— Begin Supplied material —

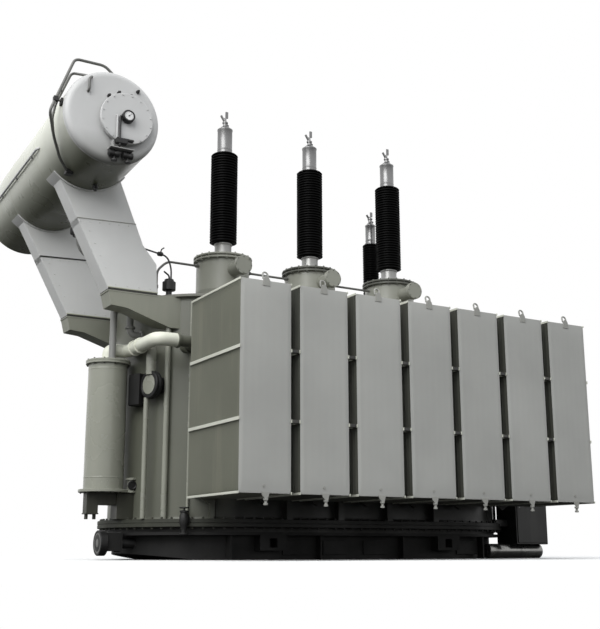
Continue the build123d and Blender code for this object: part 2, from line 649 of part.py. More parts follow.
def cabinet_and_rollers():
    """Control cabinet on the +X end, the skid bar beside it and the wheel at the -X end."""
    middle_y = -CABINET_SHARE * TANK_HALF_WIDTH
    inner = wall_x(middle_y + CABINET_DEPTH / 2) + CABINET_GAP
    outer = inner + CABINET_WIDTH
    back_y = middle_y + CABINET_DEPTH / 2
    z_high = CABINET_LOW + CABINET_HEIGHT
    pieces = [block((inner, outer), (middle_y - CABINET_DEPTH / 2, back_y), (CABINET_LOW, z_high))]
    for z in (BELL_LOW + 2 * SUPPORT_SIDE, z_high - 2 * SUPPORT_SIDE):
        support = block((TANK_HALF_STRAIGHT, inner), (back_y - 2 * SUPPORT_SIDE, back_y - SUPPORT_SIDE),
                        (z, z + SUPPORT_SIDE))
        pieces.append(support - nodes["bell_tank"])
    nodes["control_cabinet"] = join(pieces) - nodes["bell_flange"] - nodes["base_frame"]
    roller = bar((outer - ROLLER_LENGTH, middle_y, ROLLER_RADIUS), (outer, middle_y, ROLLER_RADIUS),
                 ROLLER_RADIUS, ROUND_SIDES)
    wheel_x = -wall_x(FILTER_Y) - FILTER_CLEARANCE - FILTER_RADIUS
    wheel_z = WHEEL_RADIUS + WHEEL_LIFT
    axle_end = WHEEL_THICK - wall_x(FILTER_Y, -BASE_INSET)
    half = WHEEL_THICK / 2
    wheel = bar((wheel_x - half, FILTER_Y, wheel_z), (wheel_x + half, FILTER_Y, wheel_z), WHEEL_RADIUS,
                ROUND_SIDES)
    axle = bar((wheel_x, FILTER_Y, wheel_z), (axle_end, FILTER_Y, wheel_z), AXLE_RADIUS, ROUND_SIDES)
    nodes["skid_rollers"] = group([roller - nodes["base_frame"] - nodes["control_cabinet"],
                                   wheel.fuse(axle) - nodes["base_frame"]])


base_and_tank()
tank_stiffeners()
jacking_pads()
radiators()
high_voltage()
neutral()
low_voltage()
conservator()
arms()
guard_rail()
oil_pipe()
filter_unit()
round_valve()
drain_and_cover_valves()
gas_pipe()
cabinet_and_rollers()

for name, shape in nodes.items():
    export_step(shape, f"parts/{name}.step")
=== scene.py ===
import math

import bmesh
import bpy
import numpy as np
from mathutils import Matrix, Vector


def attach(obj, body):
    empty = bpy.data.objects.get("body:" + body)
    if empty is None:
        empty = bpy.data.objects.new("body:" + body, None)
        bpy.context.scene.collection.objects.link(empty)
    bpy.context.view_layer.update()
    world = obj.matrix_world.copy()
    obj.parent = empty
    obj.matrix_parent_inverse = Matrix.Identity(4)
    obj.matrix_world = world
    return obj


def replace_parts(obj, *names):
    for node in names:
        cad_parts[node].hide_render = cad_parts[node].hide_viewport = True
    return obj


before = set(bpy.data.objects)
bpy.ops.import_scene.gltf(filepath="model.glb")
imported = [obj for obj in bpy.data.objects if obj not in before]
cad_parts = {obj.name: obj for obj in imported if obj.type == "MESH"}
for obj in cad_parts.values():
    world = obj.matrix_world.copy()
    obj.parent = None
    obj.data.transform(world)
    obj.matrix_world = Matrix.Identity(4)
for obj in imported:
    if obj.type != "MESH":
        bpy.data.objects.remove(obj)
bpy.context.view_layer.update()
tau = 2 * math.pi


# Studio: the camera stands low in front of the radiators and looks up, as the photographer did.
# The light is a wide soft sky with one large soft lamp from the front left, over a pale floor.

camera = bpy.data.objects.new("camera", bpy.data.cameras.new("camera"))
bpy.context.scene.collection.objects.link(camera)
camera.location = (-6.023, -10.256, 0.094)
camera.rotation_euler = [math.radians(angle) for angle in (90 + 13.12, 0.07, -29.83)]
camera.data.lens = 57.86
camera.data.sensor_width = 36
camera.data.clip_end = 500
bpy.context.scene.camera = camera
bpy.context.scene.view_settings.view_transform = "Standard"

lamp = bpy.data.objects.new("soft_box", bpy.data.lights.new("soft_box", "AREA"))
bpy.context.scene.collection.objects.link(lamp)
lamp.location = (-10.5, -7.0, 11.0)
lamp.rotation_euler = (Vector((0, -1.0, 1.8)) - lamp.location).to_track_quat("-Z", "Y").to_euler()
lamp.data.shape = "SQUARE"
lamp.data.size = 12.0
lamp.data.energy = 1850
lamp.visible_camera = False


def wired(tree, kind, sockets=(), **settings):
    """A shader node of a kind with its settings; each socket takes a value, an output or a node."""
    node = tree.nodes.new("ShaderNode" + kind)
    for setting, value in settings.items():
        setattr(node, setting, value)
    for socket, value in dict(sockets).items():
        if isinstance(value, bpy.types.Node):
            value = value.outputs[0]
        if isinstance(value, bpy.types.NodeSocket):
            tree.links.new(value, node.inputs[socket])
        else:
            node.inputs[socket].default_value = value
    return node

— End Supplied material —

• [Goal]
Looking at the data above, return every line from the one with "base_and_tank()" down to the one with "tau = 2 * math.pi", exactly and inclusively.

• [Result below]
base_and_tank()
tank_stiffeners()
jacking_pads()
radiators()
high_voltage()
neutral()
low_voltage()
conservator()
arms()
guard_rail()
oil_pipe()
filter_unit()
round_valve()
drain_and_cover_valves()
gas_pipe()
cabinet_and_rollers()

for name, shape in nodes.items():
    export_step(shape, f"parts/{name}.step")
=== scene.py ===
import math

import bmesh
import bpy
import numpy as np
from mathutils import Matrix, Vector


def attach(obj, body):
    empty = bpy.data.objects.get("body:" + body)
    if empty is None:
        empty = bpy.data.objects.new("body:" + body, None)
        bpy.context.scene.collection.objects.link(empty)
    bpy.context.view_layer.update()
    world = obj.matrix_world.copy()
    obj.parent = empty
    obj.matrix_parent_inverse = Matrix.Identity(4)
    obj.matrix_world = world
    return obj


def replace_parts(obj, *names):
    for node in names:
        cad_parts[node].hide_render = cad_parts[node].hide_viewport = True
    return obj


before = set(bpy.data.objects)
bpy.ops.import_scene.gltf(filepath="model.glb")
imported = [obj for obj in bpy.data.objects if obj not in before]
cad_parts = {obj.name: obj for obj in imported if obj.type == "MESH"}
for obj in cad_parts.values():
    world = obj.matrix_world.copy()
    obj.parent = None
    obj.data.transform(world)
    obj.matrix_world = Matrix.Identity(4)
for obj in imported:
    if obj.type != "MESH":
        bpy.data.objects.remove(obj)
bpy.context.view_layer.update()
tau = 2 * math.pi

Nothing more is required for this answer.